How long does a luxury auto detail take? A full luxury detail with multi-step paint correction takes 1 to 2 full days (8 to 16 hours). Ceramic coating adds cure time. Many shops hold the car for 48 to 72 hours for proper curing before delivery.

Is luxury auto detailing worth it for a high-mileage car? That depends on the paint condition and your plans. High-mileage doesn't automatically mean bad paint. If a 150,000-mile car has been garaged and regularly maintained, it can benefit significantly from correction and ceramic coating, especially if you're planning to keep it. If the paint is damaged beyond what correction can fix, or the car has other significant mechanical issues, the investment may not make sense.

Can luxury detailing fix clear coat failure?
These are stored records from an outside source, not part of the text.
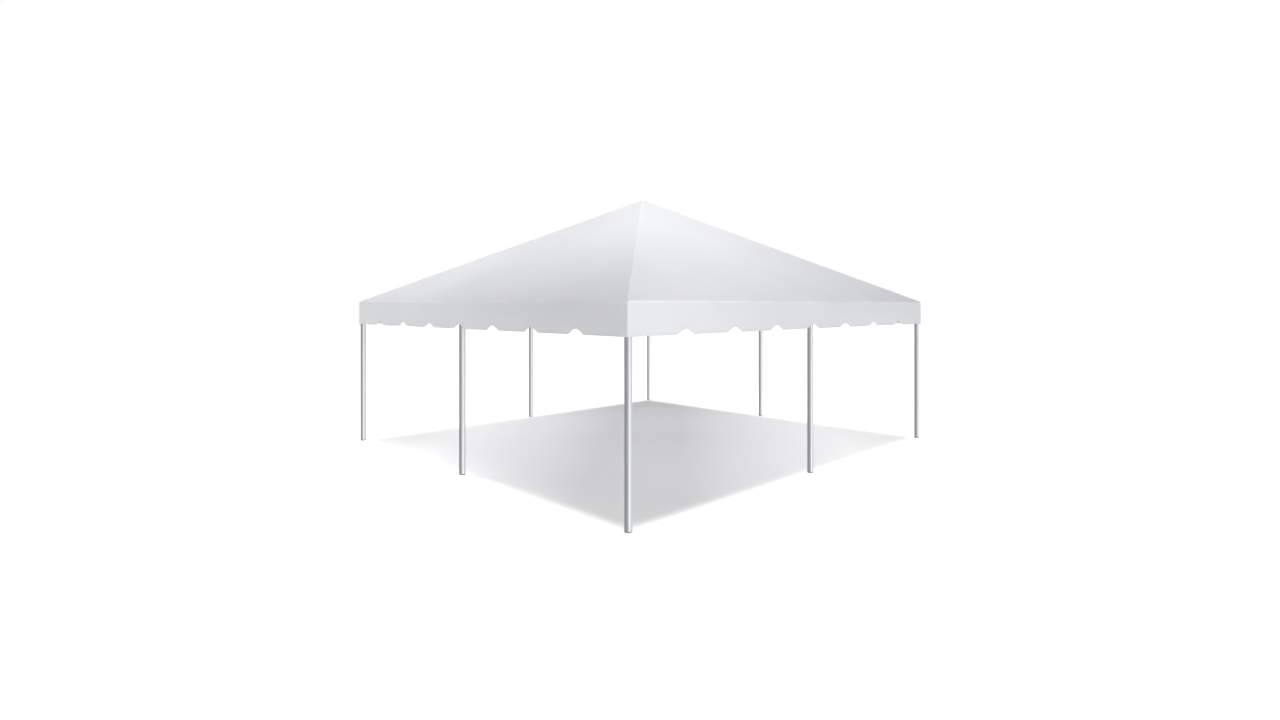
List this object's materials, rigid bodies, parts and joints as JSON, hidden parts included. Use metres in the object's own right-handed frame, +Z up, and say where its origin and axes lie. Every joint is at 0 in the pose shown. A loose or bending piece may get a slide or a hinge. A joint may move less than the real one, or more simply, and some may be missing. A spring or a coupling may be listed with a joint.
{
  "type": "frame marquee tent",
  "caption": "Square white frame tent: pyramid roof on rafters and eave rails, scalloped valance, round metal legs at the corners and mid-sides, open on every side.",
  "frame": {"origin": "on the ground under the peak, level with the undersides of the feet", "axes": "+Z up, +X towards the right side, -Y out of the front side"},
  "size_m": [6.096, 6.096, 3.6599],
  "materials": {
    "tube": "clear anodised drawn tube, satin sheen",
    "fitting": "welded sleeves, matt as fabricated",
    "roof_fabric": "white PVC coated polyester, soft satin",
    "valance_fabric": "white PVC coated polyester, soft satin, hemmed edge"
  },
  "bodies": {
    "root": {"leg_front_left": "tube", "leg_front_middle": "tube", "leg_front_right": "tube", "leg_right_middle": "tube", "leg_back_right": "tube", "leg_back_middle": "tube", "leg_back_left": "tube", "leg_left_middle": "tube", "eave_rail_front_left": "tube", "eave_rail_front_right": "tube", "eave_rail_right_front": "tube", "eave_rail_right_back": "tube", "eave_rail_back_right": "tube", "eave_rail_back_left": "tube", "eave_rail_left_back": "tube", "eave_rail_left_front": "tube", "hip_rafter_front_left": "tube", "hip_rafter_front_right": "tube", "hip_rafter_back_right": "tube", "hip_rafter_back_left": "tube", "side_rafter_front": "tube", "side_rafter_right": "tube", "side_rafter_back": "tube", "side_rafter_left": "tube", "corner_fitting_front_left": "fitting", "corner_fitting_front_right": "fitting", "corner_fitting_back_right": "fitting", "corner_fitting_back_left": "fitting", "side_fitting_front": "fitting", "side_fitting_right": "fitting", "side_fitting_back": "fitting", "side_fitting_left": "fitting", "crown_fitting": "fitting", "roof_panel_front": "roof_fabric", "roof_panel_right": "roof_fabric", "roof_panel_back": "roof_fabric", "roof_panel_left": "roof_fabric", "valance_front": "valance_fabric", "valance_right": "valance_fabric", "valance_back": "valance_fabric", "valance_left": "valance_fabric"}
  },
  "joints": []
}
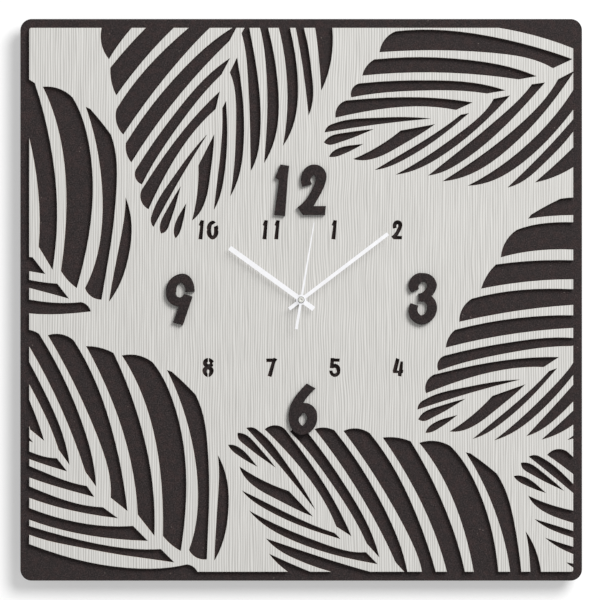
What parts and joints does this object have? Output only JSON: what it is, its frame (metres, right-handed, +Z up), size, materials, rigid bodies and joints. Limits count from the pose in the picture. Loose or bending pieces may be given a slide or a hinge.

Peeling or flaking clear coat is beyond the scope of polishing. Clear coat failure requires repainting, not detailing. Detailing can dramatically improve the appearance of faded or oxidized paint, but not paint that's physically peeling.

How do I know if a shop is actually doing multi-step correction? Ask them specifically how many polishing stages they perform, what products and pad combinations they use, and what percentage of defects they expect to remove. A detailer doing real correction can answer these questions in detail. Ask to see the inspection lighting setup they use. If they can't answer these questions specifically, they're not doing serious correction work.

The Bottom Line

Luxury auto detailing is a serious investment that delivers serious results. The shops that do it well have invested in equipment, training, products, and time. When you find one, the work they produce is transformative and the protection it provides lasts years.

Start with a portfolio review and an in-person consultation. Get specific answers to specific questions. And plan to maintain the result properly afterward with pH-neutral washing and periodic maintenance products. That approach makes a luxury detail the last time your paint needs significant work for years.